Nov 7, 2020
After some BSD testing, I can say that OpenBSD works better for me, and I already use it as a workstation.
The first things I checked on OpenBSD were audio and graphics support. Wow, its sndio is so simple and so good. Honestly speaking, I had a kind of dance while my old machine was coughing a fresh voice. Try it yourself and see how it works for you.

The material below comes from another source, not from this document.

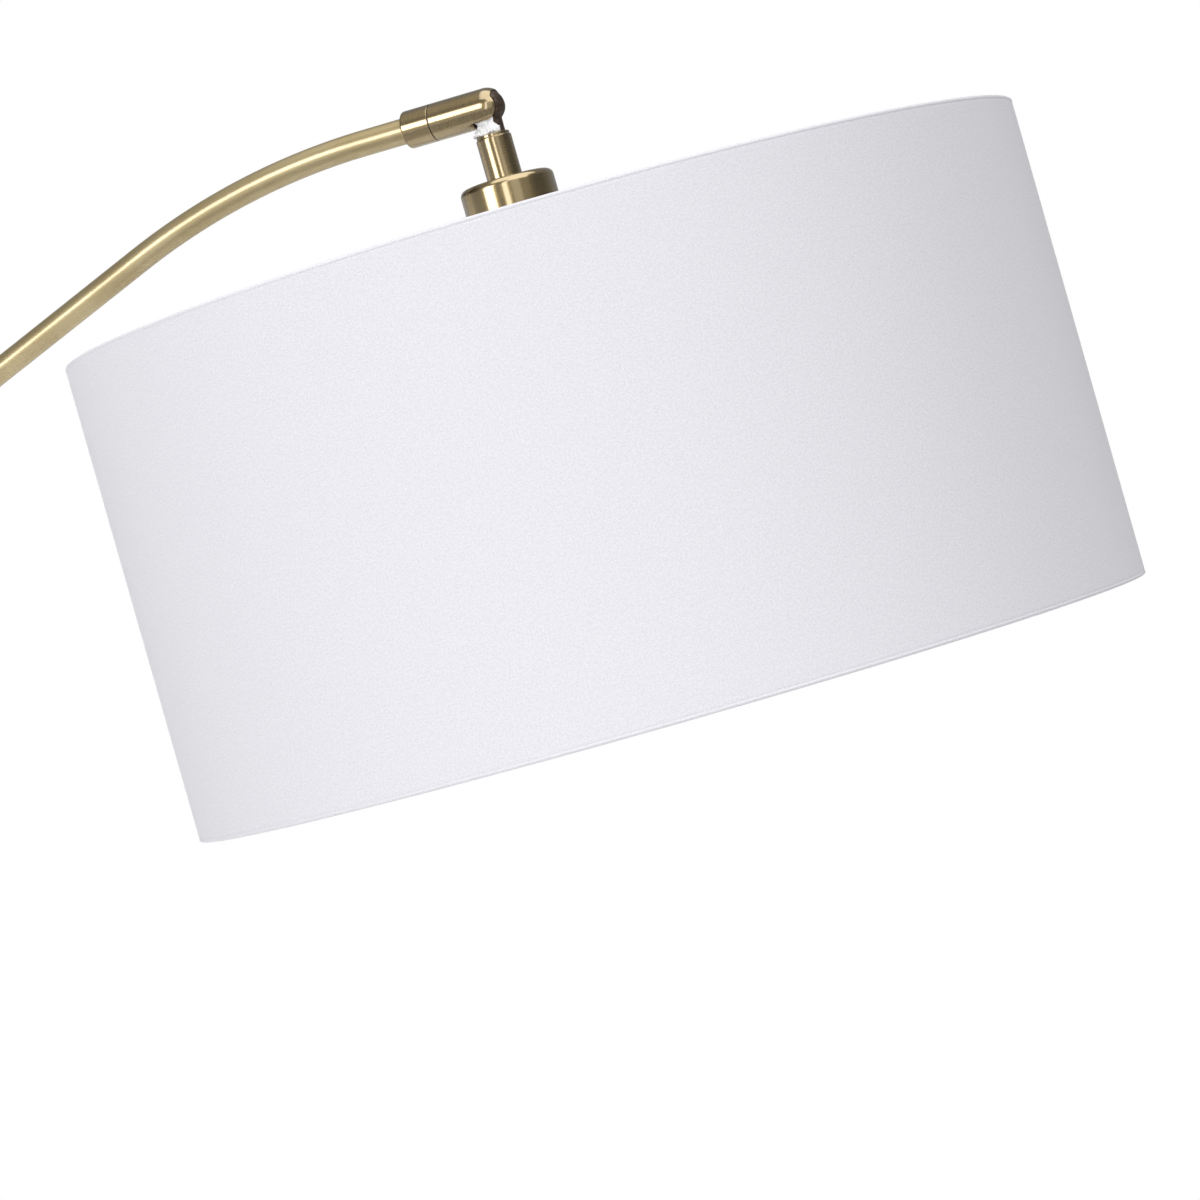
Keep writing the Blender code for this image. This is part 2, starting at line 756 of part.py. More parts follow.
def make_neck(neck):
    floor_top, hole = CUP_TOP + 0.0033, 0.0038
    bottom = CUP_TOP + GAP
    turned(
        "neck_tube",
        [
            (NECK_BORE, NECK_TOP),
            (NECK_RADIUS - 0.0005, NECK_TOP),
            (NECK_RADIUS - 0.0004, NECK_TOP - 0.0011),
            (NECK_RADIUS, NECK_TOP - 0.0014),
            (NECK_RADIUS, bottom),
            (hole, bottom),
            (hole, floor_top),
            (NECK_BORE, floor_top),
        ],
        BRASS,
        neck,
    )
    lip_bottom, lip_top = NECK_TOP + GAP, NECK_TOP + GAP + 0.0005
    wall_outside, wall_inside = NECK_BORE - GAP, NECK_BORE - GAP - 0.0005
    bush = turned(
        "neck_bush",
        [
            (wall_inside, lip_top),
            (NECK_RADIUS - 0.0007, lip_top),
            (NECK_RADIUS - 0.0007, lip_bottom),
            (wall_outside, lip_bottom),
            (wall_outside, NECK_TOP - 0.0030),
            (wall_inside, NECK_TOP - 0.0030),
        ],
        WHITE_NYLON,
        neck,
    )
    open_side = block_cutter("bush_opening", (0.0030, -FAR, -FAR), (FAR, FAR, 0.0), neck)
    boolean(bush, open_side)
    nipple = sleeve(0.0035, 0.0026, CUP_TOP + 0.0055, CUP_TOP - 0.0100)
    turned("neck_nipple", nipple, STEEL, neck, HIDDEN_STEPS)
    cup_floor = CUP_TOP - SHEET_WALL
    nut("neck_lock_nut", 0.012, hole, cup_floor - GAP, cup_floor - GAP - 0.0040, STEEL, neck)


def make_cup(neck):
    """The spun cup over the socket, with a flat top and a round shoulder."""
    shoulder, steps = 0.0030, 4
    outer = [(0.0038, CUP_TOP)]
    inner = [(0.0038, CUP_TOP - SHEET_WALL)]
    centre = (CUP_RADIUS - shoulder, CUP_TOP - shoulder)
    for i in range(steps + 1):
        angle = math.pi / 2 * (1 - i / steps)
        for side, radius in ((outer, shoulder), (inner, shoulder - SHEET_WALL)):
            side.append(
                (centre[0] + radius * math.cos(angle), centre[1] + radius * math.sin(angle))
            )
    bottom = CUP_TOP - CUP_HEIGHT
    outer.append((CUP_RADIUS, bottom))
    inner.append((CUP_RADIUS - SHEET_WALL, bottom))
    turned("socket_cup", outer + inner[::-1], BRASS, neck, WIDE_STEPS)


def make_socket(neck):
    turned(
        "socket_bracket",
        sleeve(0.0120, 0.0038, CUP_TOP - 0.0078, CUP_TOP - 0.0090),
        STEEL,
        neck,
        HIDDEN_STEPS,
    )
    body_radius, mouth = 0.0170, 0.0142
    body = turned(
        "socket_body",
        [
            (0.0046, SOCKET_TOP),
            (body_radius - 0.001, SOCKET_TOP),
            (body_radius, SOCKET_TOP - 0.001),
            (body_radius, SOCKET_FLANGE),
            (0.0205, SOCKET_FLANGE),
            (0.0205, SOCKET_FLANGE - FLANGE),
            (SKIRT_RADIUS, SOCKET_FLANGE - FLANGE),
            (SKIRT_RADIUS, SOCKET_BOTTOM + 0.0008),
            (SKIRT_RADIUS - 0.0008, SOCKET_BOTTOM),
            (mouth, SOCKET_BOTTOM),
            (mouth, SOCKET_FLOOR),
            (0.0046, SOCKET_FLOOR),
        ],
        PHENOLIC,
        neck,
        steps=32,
    )
    hole = rod_cutter("shaft_hole", 0.0023, 0.0120, 0.0200, neck, direction="X")
    hole.location.z = KNOB_AT
    boolean(body, hole)
    turned(
        "socket_shell",
        [
            (0.0139, SOCKET_FLOOR - 0.0015),
            (0.0139, SOCKET_BOTTOM + 0.0010),
            (0.0134, SOCKET_BOTTOM + 0.0010),
            (0.0134, SOCKET_FLOOR - 0.0020),
            (0.0080, SOCKET_FLOOR - 0.0020),
            (0.0080, SOCKET_FLOOR - 0.0015),
        ],
        SHELL_METAL,
        neck,
    )
    turned(
        "socket_contact",
        [
            (0.0, SOCKET_FLOOR + 0.0015),
            (0.0040, SOCKET_FLOOR + 0.0015),
            (0.0040, SOCKET_FLOOR - 0.0010),
            (0.0020, SOCKET_FLOOR - 0.0022),
            (0.0, SOCKET_FLOOR - 0.0022),
        ],
        SHELL_METAL,
        neck,
        steps=20,
    )
    thread_clear, grip, lip = SKIRT_RADIUS + GAP, 0.0212, 0.0226
    top = PLATE_TOP - PLATE - GAP
    turned(
        "shade_retaining_ring",
        [
            (thread_clear, top),
            (lip, top),
            (lip, top - 0.0016),
            (grip, top - 0.0026),
            (grip, top - 0.0085),
            (grip - 0.0008, top - 0.0093),
            (thread_clear, top - 0.0093),
        ],
        WHITE_NYLON,
        neck,
        steps=32,
    )


def make_switch(switch):
    """The turn knob on its shaft. Local Z runs out of the socket."""
    shaft = [(0.0, 0.0300), (0.0020, 0.0300), (0.0020, 0.0125), (0.0, 0.0125)]
    turned("switch_shaft", shaft, STEEL, switch, steps=20)
    knob = turned(
        "switch_knob",
        [
            (0.0, 0.0370),
            (0.0042, 0.0370),
            (0.0052, 0.0362),
            (0.0056, 0.0300),
            (0.0050, 0.0242),
            (0.0044, 0.0234),
            (0.0023, 0.0234),
            (0.0023, 0.0303),
            (0.0, 0.0303),
        ],
        BLACK,
        switch,
        steps=24,
    )
    flutes, flute_radius, flute_circle = 8, 0.0009, 0.0062
    for i in range(flutes):
        angle = 2 * math.pi * i / flutes
        groove = rod_cutter(f"knob_flute_{i + 1}", flute_radius, 0.0255, 0.0400, switch, sides=8)
        groove.location.x = flute_circle * math.cos(angle)
        groove.location.y = flute_circle * math.sin(angle)
        boolean(knob, groove)


def make_cores(tilt):
    """The two insulated cores that leave the housing, cross the gap and go down the neck to the socket."""
    route = [
        (-0.0150, 0.0004),
        (-0.0118, 0.0001),
        (-0.0090, -0.0007),
        (-0.0066, -0.0024),
        (-0.0051, -0.0048),
        (-0.0045, -0.0072),
        (-0.0040, -0.0096),
        (-0.0037, -0.0120),
        (-0.0034, -0.0150),
        (-0.0030, -0.0185),
        (-0.0026, -0.0212),
        (-0.0018, -0.0232),
        (NECK_OFF_CENTRE, -0.0250),
        (NECK_OFF_CENTRE, CUP_TOP - 0.0106),
    ]
    for name, side in (("lead_core_live", -1), ("lead_core_neutral", 1)):
        y = side * (CORE_RADIUS + 0.00018)
        points = [Vector((x, y, z)) for x, z in route]
        add(name, path_curve(name, points, CORE_RADIUS, 2), CORE_WHITE, tilt)


# ---------------------------------------------------------------- bulb


def make_bulb(neck):
    cap_radius, cap_top = 0.0131, SOCKET_FLOOR - 0.0055
    cap_bottom = SOCKET_BOTTOM - 0.0010
    turned(
        "bulb_cap",
        [
            (0.0048, cap_top),
            (0.0100, cap_top),
            (cap_radius, cap_top - 0.0030),
            (cap_radius, cap_bottom),
            (cap_radius - 0.0006, cap_bottom),
            (cap_radius - 0.0006, cap_top - 0.0034),
            (0.0098, cap_top - 0.0008),
            (0.0048, cap_top - 0.0008),
        ],
        CAP_METAL,
        neck,
    )
    turned(
        "bulb_contact",
        [
            (0.0, SOCKET_FLOOR - 0.0025),
            (0.0030, SOCKET_FLOOR - 0.0030),
            (0.0044, SOCKET_FLOOR - 0.0050),
            (0.0044, cap_top - 0.0020),
            (0.0, cap_top - 0.0020),
        ],
        CAP_METAL,
        neck,
        steps=20,
    )
    make_bulb_glass(neck, cap_bottom)


def make_bulb_glass(axis, cap_bottom):
    """The pear-shaped bulb: a straight neck that eases out to a round end."""
    neck, globe, wall = 0.0122, 0.0300, 0.0008
    neck_top, neck_end, globe_middle = cap_bottom + 0.012, cap_bottom - 0.002, -0.1400
    ease_steps, dome_steps = 5, 5

    def side(shrink):
        points = [(neck - shrink, neck_top)]
        for i in range(ease_steps + 1):
            share = i / ease_steps
            radius = neck + (globe - neck) * (1 - math.cos(math.pi * share)) / 2
            points.append((radius - shrink, neck_end + (globe_middle - neck_end) * share))
        for i in range(1, dome_steps + 1):
            angle = math.pi / 2 * i / dome_steps
            radius = (globe - shrink) * math.cos(angle)
            points.append((radius, globe_middle - (globe - shrink) * math.sin(angle)))
        points[-1] = (0.0, points[-1][1])
        return points

    turned("bulb_glass", side(wall)[::-1] + side(0.0), OPAL_GLASS, axis, steps=ROUND_STEPS)


# ---------------------------------------------------------------- shade


def make_shade(neck, shade):
    """The cloth, its liner and the hoops. The shade's own empty stands off the neck's axis."""
    bottom = SHADE_TOP - SHADE_HEIGHT
    inside = SHADE_RADIUS - CLOTH
    turned(
        "shade_fabric",
        sleeve(SHADE_RADIUS, inside, SHADE_TOP, bottom),
        LINEN,
        shade,
        steps=SHADE_STEPS,
    )
    liner = inside - GAP
    edge = 0.0004
    turned(
        "shade_liner",
        sleeve(liner, liner - CLOTH, SHADE_TOP - edge, bottom + edge),
        STYRENE,
        shade,
        steps=SHADE_STEPS,
    )
    ring_radius = liner - CLOTH - GAP - RING_WIRE
    ring_inset = edge + RING_WIRE
    ring("shade_bottom_ring", ring_radius, RING_WIRE, bottom + ring_inset, WHITE_WIRE, shade)
    make_spider(neck, shade, ring_radius, SHADE_TOP - ring_inset)


def make_spider(neck, shade, ring_radius, ring_height):
    """The shade's frame: a plate round the socket, three spokes and the top hoop, welded up."""
    inner, outer = SKIRT_RADIUS + GAP, 0.0262
    spider = turned(
        "shade_spider",
        sleeve(outer, inner, PLATE_TOP, PLATE_TOP - PLATE),
        WHITE_WIRE,
        neck,
        WIDE_STEPS,
    )
    boolean(
        spider,
        ring("shade_top_hoop", ring_radius, RING_WIRE, ring_height, None, shade, CUTTERS),
        "UNION",
    )
    plate_middle = PLATE_TOP - PLATE / 2
    plate_weld = 0.0027  # overlap of a spoke on the plate
    rise = [(0.030, 0.0), (0.020, 0.0006), (0.010, 0.0030)]  # in from the hoop, up from the plate
    for i in range(SPOKES):
        angle = math.pi / 2 + 2 * math.pi * i / SPOKES
        ray = Vector((math.cos(angle), math.sin(angle), 0.0))
        centre = Vector((SHADE_OFF_CENTRE, 0.0, 0.0))
        points = [ray * (outer - plate_weld) + Vector((0.0, 0.0, plate_middle))]
        for inward, up in rise:
            points.append(centre + ray * (ring_radius - inward))
            points[-1].z = plate_middle + up
        for inward, height in ((0.003, ring_height - 0.0022), (0.0002, ring_height)):
            points.append(centre + ray * (ring_radius - inward))
            points[-1].z = height
        name = f"shade_spoke_{i + 1}"
        spoke = add(name, path_curve(name, points, SPOKE_RADIUS, 2), None, neck, CUTTERS)
        boolean(spider, as_mesh(spoke, CUTTERS), "UNION")


# ---------------------------------------------------------------- assembly


def make_lamp():
    make_base()
    make_pole()
    make_arm()
    make_lead()
    arm_end = new_empty("arm_end", PIN, math.pi / 2 - TIP_SLOPE)
    make_arm_end(arm_end)
    swivel = new_empty("swivel_axis", parent=arm_end)
    make_housing(swivel)
    tilt = new_empty("tilt_axis", turn=TIP_SLOPE - HEAD_TILT - math.pi / 2, parent=swivel)
    neck = new_empty("neck_axis", (NECK_OFF_CENTRE, 0.0, 0.0), parent=tilt)
    make_tongue(tilt, neck)
    make_neck(neck)
    make_cup(neck)
    make_socket(neck)
    make_cores(tilt)
    make_bulb(neck)
    make_shade(neck, new_empty("shade_axis", (SHADE_OFF_CENTRE, 0.0, 0.0), parent=neck))
    switch = new_empty("switch_axis", (0.0, 0.0, KNOB_AT), math.pi / 2, neck)
    make_switch(switch)


make_lamp()
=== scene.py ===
"""The looks of the arc floor lamp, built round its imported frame. Metres throughout, +Z up.

The head's own frame has its origin on the cross pin, Z up the neck and X outward from the arm.
The arm end's frame has the same origin, Z along the arm towards the pin and X downward.
"""

import json
import math

import bmesh
import bpy
import numpy as np
from mathutils import Matrix, Vector, noise


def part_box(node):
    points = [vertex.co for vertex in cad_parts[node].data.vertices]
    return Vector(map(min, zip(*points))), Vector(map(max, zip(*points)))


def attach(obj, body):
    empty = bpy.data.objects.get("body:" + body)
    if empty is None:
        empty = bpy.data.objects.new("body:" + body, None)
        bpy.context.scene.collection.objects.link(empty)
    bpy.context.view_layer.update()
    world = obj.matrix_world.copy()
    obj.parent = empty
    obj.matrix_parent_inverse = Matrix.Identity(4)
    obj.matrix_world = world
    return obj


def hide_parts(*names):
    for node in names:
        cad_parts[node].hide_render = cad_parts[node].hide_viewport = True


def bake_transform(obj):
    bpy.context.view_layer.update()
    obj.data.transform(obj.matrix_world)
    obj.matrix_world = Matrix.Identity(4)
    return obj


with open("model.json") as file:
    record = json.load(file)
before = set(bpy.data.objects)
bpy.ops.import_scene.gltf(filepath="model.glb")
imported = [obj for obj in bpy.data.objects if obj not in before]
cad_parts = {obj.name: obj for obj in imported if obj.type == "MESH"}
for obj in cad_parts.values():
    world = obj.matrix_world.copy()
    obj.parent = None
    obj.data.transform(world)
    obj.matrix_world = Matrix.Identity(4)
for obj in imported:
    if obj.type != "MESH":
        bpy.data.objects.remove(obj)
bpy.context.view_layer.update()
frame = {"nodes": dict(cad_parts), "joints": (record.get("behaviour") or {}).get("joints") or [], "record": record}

# ---------------------------------------------------------------- the lamp's own sizes

ARM_RADIUS = 0.0055
ARM_BEND_HEIGHT = 0.960
ARM_BEND_RADIUS = 0.600
ARM_SLOPE = math.radians(35.6)
ARM_STRAIGHT = 0.250
TIP_BEND_RADIUS = 0.335
TIP_SLOPE = math.radians(15.3)
TIP_LENGTH = 0.0584

KNUCKLE_RADIUS = 0.008
SEAM_FROM_PIN = 0.0247
COLLAR_LENGTH = 0.0129
TONGUE_RADIUS = 0.0073
POCKET_RADIUS = 0.0076
SLOT_HALF_WIDTH = 0.0055
SLOT_ROOF = 0.0045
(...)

On Linux I had been using i3 window manager and I liked it. Window managers are (again) simple, fast and just cool. I was thinking about grabbing my i3 configuration from Linux, but after some reading, I found another wow OpenBSD thing, which was Calm Window Manager (CWM). It comes pre-installed, so you just have to configure it as you wish. A minimal
~/.cwmrc (configuration) will look like this:
moveamount 35 borderwidth 3 color activeborder "#c0b18b" color inactiveborder "#444b4b" unbind-key all unbind-mouse all bind-key 4-2 "sndioctl output.level=+0.1" bind-key 4-1 "sndioctl output.level=-0.1" bind-key 4-0 "sndioctl output.mute=!" bind-key M-Return "st" bind-key MS-v "vlc" bind-key MS-r restart bind-key MS-q quit bind-key M-h window-move-left bind-key M-j window-move-down bind-key M-k window-move-up bind-key M-l window-move-right bind-key MS-h window-resize-left bind-key MS-j window-resize-down bind-key MS-k window-resize-up bind-key MS-l window-resize-right bind-key M-Tab window-cycle bind-key MS-Tab window-rcycle bind-key M-q window-close
Well, to better understand every single line, find some time and read cwmrc(5) and sndioctl(1). It should be as clear as my old machine voice that made me dance. You learn OpenBSD by reading its manual pages, which are reader-friendly and full of examples.
As usual, it’s just a starting point. Open your mind, ground yourself with truth, play and learn.